PROBLEM STATEMENT:
Write out the whole listing again, exactly.

○ ○ ○ ○ ○ ○ ○

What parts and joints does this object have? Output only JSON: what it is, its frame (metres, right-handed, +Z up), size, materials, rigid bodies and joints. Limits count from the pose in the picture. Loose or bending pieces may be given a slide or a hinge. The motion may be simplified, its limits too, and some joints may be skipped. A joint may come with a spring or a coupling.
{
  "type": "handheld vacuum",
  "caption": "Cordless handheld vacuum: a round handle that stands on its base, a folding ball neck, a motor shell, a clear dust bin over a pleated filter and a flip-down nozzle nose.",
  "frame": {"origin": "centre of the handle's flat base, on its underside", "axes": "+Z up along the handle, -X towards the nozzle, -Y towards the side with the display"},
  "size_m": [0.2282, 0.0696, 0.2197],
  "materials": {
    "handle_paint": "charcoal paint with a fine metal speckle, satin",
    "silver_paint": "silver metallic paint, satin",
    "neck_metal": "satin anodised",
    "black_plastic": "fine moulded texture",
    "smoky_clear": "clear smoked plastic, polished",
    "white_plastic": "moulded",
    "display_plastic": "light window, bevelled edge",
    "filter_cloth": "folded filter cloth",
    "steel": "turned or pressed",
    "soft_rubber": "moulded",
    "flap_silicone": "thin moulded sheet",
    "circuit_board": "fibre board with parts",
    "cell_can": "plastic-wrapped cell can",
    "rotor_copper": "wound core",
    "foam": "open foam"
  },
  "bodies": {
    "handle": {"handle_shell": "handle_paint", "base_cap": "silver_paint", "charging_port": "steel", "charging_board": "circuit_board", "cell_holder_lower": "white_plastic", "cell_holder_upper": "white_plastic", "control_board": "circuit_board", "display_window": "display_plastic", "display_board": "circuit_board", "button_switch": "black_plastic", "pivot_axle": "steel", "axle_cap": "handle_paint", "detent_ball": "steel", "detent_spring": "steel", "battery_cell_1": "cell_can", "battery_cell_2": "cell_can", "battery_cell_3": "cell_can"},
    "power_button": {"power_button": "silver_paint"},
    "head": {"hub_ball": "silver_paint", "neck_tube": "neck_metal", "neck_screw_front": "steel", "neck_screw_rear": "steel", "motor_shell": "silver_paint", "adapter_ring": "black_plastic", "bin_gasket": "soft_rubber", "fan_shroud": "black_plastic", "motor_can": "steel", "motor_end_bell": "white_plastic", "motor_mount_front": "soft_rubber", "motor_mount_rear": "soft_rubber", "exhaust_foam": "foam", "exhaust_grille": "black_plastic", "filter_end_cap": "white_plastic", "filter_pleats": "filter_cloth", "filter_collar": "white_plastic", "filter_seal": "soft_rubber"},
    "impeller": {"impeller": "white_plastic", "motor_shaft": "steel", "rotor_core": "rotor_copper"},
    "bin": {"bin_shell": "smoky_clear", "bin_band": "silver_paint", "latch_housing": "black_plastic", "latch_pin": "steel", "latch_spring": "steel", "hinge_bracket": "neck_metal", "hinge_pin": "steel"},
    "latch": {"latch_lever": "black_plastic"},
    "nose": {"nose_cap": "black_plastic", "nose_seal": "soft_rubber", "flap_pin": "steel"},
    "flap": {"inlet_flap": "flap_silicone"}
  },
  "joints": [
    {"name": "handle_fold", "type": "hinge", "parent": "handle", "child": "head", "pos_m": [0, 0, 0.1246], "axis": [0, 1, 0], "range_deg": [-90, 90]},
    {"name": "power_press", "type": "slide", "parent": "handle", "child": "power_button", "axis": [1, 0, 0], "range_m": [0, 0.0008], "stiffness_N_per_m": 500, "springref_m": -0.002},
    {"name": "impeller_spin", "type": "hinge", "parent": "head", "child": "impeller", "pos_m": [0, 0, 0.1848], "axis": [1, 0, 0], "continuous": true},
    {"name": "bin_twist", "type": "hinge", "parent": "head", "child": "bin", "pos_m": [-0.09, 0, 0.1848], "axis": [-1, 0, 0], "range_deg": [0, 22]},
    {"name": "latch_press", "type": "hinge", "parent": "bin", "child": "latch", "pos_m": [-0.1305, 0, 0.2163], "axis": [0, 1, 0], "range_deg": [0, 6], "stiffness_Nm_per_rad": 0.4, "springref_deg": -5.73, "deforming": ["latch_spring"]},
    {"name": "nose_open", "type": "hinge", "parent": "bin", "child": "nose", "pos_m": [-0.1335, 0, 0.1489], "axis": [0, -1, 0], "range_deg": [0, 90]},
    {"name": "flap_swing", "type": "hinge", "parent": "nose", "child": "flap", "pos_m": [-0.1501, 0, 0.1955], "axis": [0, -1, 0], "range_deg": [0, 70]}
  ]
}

○ ○ ○ ○ ○ ○ ○

WRITTEN ANSWER:
What parts and joints does this object have? Output only JSON: what it is, its frame (metres, right-handed, +Z up), size, materials, rigid bodies and joints. Limits count from the pose in the picture. Loose or bending pieces may be given a slide or a hinge. The motion may be simplified, its limits too, and some joints may be skipped. A joint may come with a spring or a coupling.
{
  "type": "handheld vacuum",
  "caption": "Cordless handheld vacuum: a round handle that stands on its base, a folding ball neck, a motor shell, a clear dust bin over a pleated filter and a flip-down nozzle nose.",
  "frame": {"origin": "centre of the handle's flat base, on its underside", "axes": "+Z up along the handle, -X towards the nozzle, -Y towards the side with the display"},
  "size_m": [0.2282, 0.0696, 0.2197],
  "materials": {
    "handle_paint": "charcoal paint with a fine metal speckle, satin",
    "silver_paint": "silver metallic paint, satin",
    "neck_metal": "satin anodised",
    "black_plastic": "fine moulded texture",
    "smoky_clear": "clear smoked plastic, polished",
    "white_plastic": "moulded",
    "display_plastic": "light window, bevelled edge",
    "filter_cloth": "folded filter cloth",
    "steel": "turned or pressed",
    "soft_rubber": "moulded",
    "flap_silicone": "thin moulded sheet",
    "circuit_board": "fibre board with parts",
    "cell_can": "plastic-wrapped cell can",
    "rotor_copper": "wound core",
    "foam": "open foam"
  },
  "bodies": {
    "handle": {"handle_shell": "handle_paint", "base_cap": "silver_paint", "charging_port": "steel", "charging_board": "circuit_board", "cell_holder_lower": "white_plastic", "cell_holder_upper": "white_plastic", "control_board": "circuit_board", "display_window": "display_plastic", "display_board": "circuit_board", "button_switch": "black_plastic", "pivot_axle": "steel", "axle_cap": "handle_paint", "detent_ball": "steel", "detent_spring": "steel", "battery_cell_1": "cell_can", "battery_cell_2": "cell_can", "battery_cell_3": "cell_can"},
    "power_button": {"power_button": "silver_paint"},
    "head": {"hub_ball": "silver_paint", "neck_tube": "neck_metal", "neck_screw_front": "steel", "neck_screw_rear": "steel", "motor_shell": "silver_paint", "adapter_ring": "black_plastic", "bin_gasket": "soft_rubber", "fan_shroud": "black_plastic", "motor_can": "steel", "motor_end_bell": "white_plastic", "motor_mount_front": "soft_rubber", "motor_mount_rear": "soft_rubber", "exhaust_foam": "foam", "exhaust_grille": "black_plastic", "filter_end_cap": "white_plastic", "filter_pleats": "filter_cloth", "filter_collar": "white_plastic", "filter_seal": "soft_rubber"},
    "impeller": {"impeller": "white_plastic", "motor_shaft": "steel", "rotor_core": "rotor_copper"},
    "bin": {"bin_shell": "smoky_clear", "bin_band": "silver_paint", "latch_housing": "black_plastic", "latch_pin": "steel", "latch_spring": "steel", "hinge_bracket": "neck_metal", "hinge_pin": "steel"},
    "latch": {"latch_lever": "black_plastic"},
    "nose": {"nose_cap": "black_plastic", "nose_seal": "soft_rubber", "flap_pin": "steel"},
    "flap": {"inlet_flap": "flap_silicone"}
  },
  "joints": [
    {"name": "handle_fold", "type": "hinge", "parent": "handle", "child": "head", "pos_m": [0, 0, 0.1246], "axis": [0, 1, 0], "range_deg": [-90, 90]},
    {"name": "power_press", "type": "slide", "parent": "handle", "child": "power_button", "axis": [1, 0, 0], "range_m": [0, 0.0008], "stiffness_N_per_m": 500, "springref_m": -0.002},
    {"name": "impeller_spin", "type": "hinge", "parent": "head", "child": "impeller", "pos_m": [0, 0, 0.1848], "axis": [1, 0, 0], "continuous": true},
    {"name": "bin_twist", "type": "hinge", "parent": "head", "child": "bin", "pos_m": [-0.09, 0, 0.1848], "axis": [-1, 0, 0], "range_deg": [0, 22]},
    {"name": "latch_press", "type": "hinge", "parent": "bin", "child": "latch", "pos_m": [-0.1305, 0, 0.2163], "axis": [0, 1, 0], "range_deg": [0, 6], "stiffness_Nm_per_rad": 0.4, "springref_deg": -5.73, "deforming": ["latch_spring"]},
    {"name": "nose_open", "type": "hinge", "parent": "bin", "child": "nose", "pos_m": [-0.1335, 0, 0.1489], "axis": [0, -1, 0], "range_deg": [0, 90]},
    {"name": "flap_swing", "type": "hinge", "parent": "nose", "child": "flap", "pos_m": [-0.1501, 0, 0.1955], "axis": [0, -1, 0], "range_deg": [0, 70]}
  ]
}